→ **WHAT IS BEING ASKED**
Repeat exactly the lines between and including those that contain "record = json.load(file)" and "in imported if". Output no other line.

══════════

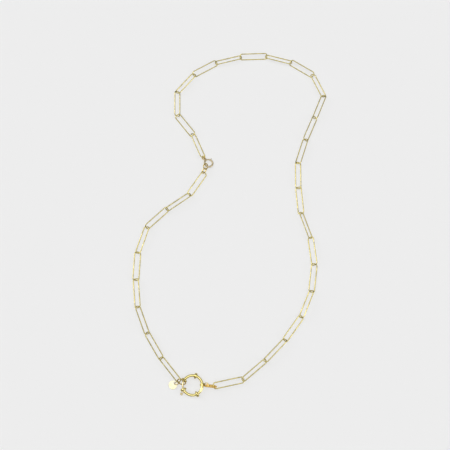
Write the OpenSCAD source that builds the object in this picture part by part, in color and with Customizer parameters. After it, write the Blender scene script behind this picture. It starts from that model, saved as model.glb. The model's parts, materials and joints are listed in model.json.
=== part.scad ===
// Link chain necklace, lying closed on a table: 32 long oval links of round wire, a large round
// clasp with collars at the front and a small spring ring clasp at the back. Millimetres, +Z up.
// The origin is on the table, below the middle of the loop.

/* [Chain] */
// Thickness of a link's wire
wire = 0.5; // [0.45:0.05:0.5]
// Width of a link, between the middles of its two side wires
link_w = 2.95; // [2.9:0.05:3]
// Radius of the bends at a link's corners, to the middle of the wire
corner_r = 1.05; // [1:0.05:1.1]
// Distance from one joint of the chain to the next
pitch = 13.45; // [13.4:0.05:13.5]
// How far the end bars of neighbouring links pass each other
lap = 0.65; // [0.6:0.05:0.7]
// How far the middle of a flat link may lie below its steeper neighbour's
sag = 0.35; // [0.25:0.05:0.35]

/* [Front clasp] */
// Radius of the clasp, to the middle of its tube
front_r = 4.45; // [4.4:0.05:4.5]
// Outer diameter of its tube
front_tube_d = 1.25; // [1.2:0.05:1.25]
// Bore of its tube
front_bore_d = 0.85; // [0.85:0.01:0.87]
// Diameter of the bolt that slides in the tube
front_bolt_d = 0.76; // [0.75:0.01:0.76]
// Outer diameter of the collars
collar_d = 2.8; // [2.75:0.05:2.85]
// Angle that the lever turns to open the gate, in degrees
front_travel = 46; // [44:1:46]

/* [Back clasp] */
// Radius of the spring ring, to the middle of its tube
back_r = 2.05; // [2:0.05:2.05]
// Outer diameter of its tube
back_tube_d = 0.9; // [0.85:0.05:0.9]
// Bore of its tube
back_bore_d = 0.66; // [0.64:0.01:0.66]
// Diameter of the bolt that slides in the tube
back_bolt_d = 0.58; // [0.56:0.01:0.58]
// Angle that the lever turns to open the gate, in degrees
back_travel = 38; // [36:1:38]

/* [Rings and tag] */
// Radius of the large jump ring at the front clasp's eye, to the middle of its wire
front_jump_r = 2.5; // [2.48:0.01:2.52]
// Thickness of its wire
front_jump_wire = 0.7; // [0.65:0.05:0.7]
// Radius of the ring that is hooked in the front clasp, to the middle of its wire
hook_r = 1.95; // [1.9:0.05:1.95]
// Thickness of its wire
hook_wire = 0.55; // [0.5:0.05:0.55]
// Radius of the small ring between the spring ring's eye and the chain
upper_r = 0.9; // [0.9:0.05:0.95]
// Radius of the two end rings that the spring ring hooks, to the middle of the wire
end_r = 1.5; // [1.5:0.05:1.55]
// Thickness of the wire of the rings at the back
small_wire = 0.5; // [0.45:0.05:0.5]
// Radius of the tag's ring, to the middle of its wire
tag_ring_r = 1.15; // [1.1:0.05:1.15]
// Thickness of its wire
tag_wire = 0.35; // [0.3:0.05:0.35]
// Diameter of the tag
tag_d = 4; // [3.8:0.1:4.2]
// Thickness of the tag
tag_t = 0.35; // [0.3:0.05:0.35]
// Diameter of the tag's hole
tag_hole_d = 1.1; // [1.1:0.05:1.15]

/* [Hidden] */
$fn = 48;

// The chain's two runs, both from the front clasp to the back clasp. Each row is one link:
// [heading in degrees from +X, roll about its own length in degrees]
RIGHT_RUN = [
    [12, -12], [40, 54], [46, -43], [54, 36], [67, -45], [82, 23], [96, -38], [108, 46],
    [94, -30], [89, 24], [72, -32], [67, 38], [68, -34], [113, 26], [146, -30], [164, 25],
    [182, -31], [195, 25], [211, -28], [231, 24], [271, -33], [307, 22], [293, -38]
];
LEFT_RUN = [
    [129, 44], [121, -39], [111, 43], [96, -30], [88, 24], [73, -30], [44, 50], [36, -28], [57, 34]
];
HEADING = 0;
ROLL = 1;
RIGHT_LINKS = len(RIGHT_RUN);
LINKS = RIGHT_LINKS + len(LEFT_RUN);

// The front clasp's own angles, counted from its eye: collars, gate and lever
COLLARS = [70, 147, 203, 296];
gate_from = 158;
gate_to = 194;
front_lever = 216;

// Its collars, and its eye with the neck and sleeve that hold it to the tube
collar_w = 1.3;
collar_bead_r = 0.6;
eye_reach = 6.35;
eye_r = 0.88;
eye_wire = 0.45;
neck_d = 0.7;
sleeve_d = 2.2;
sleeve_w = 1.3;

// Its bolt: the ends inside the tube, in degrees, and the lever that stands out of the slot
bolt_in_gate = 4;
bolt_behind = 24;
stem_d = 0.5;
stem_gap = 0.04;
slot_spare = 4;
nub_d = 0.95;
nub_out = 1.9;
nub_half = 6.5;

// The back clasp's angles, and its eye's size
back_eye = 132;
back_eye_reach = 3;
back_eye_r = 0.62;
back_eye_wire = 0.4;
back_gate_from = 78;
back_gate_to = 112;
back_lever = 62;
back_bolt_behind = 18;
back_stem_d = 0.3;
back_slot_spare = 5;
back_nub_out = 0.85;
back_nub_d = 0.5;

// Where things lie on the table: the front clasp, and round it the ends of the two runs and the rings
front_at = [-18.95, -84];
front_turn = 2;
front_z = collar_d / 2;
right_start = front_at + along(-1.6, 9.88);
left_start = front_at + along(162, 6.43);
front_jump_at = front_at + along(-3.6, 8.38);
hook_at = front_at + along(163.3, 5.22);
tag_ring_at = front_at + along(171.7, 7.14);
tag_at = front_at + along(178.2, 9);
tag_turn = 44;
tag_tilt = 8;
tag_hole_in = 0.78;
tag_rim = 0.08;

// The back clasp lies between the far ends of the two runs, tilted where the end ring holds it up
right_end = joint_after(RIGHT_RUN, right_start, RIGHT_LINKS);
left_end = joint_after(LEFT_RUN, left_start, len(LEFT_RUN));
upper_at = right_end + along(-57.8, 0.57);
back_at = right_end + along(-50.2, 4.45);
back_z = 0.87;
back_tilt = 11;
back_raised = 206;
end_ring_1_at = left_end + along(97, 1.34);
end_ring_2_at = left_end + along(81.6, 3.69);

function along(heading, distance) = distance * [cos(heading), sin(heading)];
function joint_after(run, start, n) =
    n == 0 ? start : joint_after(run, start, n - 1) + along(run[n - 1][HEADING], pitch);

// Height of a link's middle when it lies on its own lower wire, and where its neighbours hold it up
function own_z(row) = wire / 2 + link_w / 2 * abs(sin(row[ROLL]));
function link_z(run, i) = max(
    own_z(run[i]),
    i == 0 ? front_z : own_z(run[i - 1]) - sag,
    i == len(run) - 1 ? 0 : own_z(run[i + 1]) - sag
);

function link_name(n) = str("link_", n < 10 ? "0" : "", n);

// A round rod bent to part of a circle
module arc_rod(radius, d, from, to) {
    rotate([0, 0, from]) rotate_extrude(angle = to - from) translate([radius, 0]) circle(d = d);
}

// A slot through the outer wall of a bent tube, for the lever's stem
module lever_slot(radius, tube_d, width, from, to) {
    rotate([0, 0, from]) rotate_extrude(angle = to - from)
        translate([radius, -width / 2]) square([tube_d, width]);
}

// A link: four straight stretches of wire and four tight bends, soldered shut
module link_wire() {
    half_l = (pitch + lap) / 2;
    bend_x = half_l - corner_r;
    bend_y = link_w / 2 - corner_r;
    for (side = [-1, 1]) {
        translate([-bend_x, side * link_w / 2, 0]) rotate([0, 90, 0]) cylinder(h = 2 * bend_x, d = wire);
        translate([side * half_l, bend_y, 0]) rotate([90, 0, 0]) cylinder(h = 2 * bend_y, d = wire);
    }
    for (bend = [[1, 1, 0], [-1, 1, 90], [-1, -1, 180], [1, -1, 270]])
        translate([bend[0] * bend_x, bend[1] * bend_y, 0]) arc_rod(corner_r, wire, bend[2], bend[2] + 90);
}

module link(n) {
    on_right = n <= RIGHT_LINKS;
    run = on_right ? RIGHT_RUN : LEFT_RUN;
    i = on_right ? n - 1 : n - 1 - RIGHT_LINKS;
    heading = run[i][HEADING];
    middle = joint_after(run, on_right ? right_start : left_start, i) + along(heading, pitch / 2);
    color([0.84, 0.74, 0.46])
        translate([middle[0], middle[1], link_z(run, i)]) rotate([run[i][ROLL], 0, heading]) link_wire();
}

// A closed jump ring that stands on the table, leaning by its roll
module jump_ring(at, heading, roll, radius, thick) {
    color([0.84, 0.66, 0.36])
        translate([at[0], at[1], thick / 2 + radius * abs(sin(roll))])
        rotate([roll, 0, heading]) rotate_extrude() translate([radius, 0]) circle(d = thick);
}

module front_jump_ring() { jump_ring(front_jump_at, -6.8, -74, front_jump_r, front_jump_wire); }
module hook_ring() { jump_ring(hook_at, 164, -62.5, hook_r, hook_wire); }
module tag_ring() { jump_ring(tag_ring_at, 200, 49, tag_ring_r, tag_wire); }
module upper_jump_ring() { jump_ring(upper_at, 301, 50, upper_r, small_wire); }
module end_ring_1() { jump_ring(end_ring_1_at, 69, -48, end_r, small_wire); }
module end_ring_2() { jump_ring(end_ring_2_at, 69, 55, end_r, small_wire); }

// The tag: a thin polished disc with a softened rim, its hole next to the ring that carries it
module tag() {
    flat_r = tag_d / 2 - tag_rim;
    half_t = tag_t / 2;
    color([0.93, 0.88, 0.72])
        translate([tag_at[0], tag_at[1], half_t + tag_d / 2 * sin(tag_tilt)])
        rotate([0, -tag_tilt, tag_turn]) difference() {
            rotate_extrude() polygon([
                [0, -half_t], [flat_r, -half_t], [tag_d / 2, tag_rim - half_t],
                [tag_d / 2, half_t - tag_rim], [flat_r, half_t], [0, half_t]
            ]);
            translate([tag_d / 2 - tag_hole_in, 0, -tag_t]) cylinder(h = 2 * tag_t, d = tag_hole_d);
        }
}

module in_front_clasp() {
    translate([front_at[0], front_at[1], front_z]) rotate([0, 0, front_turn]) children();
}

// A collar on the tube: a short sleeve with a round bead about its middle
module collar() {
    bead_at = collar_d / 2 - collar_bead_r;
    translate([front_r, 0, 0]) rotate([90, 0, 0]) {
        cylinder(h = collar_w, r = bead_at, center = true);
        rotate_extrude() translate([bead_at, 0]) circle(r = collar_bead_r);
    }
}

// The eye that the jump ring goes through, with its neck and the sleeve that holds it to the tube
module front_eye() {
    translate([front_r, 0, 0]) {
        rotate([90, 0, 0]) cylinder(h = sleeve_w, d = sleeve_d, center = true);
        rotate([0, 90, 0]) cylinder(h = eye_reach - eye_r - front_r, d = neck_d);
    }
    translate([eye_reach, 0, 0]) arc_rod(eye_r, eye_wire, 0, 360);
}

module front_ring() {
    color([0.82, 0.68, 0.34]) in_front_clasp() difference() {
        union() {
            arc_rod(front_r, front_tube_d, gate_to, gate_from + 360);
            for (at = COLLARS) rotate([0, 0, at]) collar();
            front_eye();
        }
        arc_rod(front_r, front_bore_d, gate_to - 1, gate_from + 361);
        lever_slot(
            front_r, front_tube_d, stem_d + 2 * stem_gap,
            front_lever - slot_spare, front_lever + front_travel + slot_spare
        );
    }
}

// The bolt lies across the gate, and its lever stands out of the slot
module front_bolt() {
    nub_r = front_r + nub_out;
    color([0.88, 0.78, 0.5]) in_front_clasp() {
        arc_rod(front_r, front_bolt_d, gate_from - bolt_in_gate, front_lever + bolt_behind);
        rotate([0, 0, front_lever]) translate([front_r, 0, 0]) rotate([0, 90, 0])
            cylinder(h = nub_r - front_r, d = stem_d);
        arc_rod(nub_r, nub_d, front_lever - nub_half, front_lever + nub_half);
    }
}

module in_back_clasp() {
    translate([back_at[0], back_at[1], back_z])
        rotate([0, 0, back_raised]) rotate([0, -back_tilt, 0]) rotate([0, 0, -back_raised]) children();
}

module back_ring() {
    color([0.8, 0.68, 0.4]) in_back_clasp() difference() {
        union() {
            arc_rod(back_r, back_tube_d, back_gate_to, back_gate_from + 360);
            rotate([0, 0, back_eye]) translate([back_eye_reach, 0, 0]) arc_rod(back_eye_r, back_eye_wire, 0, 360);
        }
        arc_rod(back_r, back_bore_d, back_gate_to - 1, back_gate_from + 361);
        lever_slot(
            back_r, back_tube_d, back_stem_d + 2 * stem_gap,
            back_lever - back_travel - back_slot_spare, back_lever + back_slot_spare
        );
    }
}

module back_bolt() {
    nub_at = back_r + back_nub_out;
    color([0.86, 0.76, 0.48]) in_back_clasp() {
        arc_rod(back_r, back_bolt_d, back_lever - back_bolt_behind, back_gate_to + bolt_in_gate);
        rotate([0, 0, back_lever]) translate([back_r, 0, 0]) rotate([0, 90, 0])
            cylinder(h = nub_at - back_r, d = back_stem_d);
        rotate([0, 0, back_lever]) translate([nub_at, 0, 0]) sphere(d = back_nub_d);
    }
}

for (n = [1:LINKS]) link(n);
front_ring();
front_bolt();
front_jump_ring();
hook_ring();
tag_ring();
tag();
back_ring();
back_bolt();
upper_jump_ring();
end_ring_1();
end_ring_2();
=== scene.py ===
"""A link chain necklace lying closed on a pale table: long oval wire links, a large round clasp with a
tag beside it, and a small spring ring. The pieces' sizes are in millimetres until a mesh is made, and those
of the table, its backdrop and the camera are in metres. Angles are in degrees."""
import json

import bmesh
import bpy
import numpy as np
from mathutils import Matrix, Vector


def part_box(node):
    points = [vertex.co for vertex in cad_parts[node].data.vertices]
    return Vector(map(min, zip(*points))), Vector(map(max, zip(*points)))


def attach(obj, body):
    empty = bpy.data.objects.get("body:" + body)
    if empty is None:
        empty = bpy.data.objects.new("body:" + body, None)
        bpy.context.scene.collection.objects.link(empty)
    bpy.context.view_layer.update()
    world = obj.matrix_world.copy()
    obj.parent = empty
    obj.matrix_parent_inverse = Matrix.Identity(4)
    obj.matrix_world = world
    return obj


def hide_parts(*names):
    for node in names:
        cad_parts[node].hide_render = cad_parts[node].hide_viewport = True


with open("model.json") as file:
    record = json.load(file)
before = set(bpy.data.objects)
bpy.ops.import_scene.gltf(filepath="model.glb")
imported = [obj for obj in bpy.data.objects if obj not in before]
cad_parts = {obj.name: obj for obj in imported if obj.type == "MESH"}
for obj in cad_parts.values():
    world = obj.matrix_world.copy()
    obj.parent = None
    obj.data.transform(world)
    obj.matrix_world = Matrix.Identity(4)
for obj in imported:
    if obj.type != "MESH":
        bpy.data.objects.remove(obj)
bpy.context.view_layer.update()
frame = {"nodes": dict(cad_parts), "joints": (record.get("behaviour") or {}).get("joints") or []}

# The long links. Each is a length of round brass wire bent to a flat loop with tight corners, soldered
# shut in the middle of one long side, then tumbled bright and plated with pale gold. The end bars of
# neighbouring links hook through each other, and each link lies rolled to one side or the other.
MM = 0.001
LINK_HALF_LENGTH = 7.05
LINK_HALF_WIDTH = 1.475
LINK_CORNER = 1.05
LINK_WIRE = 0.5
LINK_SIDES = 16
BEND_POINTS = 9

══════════

→ **COMPLETED EXERCISE**
    record = json.load(file)
before = set(bpy.data.objects)
bpy.ops.import_scene.gltf(filepath="model.glb")
imported = [obj for obj in bpy.data.objects if obj not in before]
cad_parts = {obj.name: obj for obj in imported if obj.type == "MESH"}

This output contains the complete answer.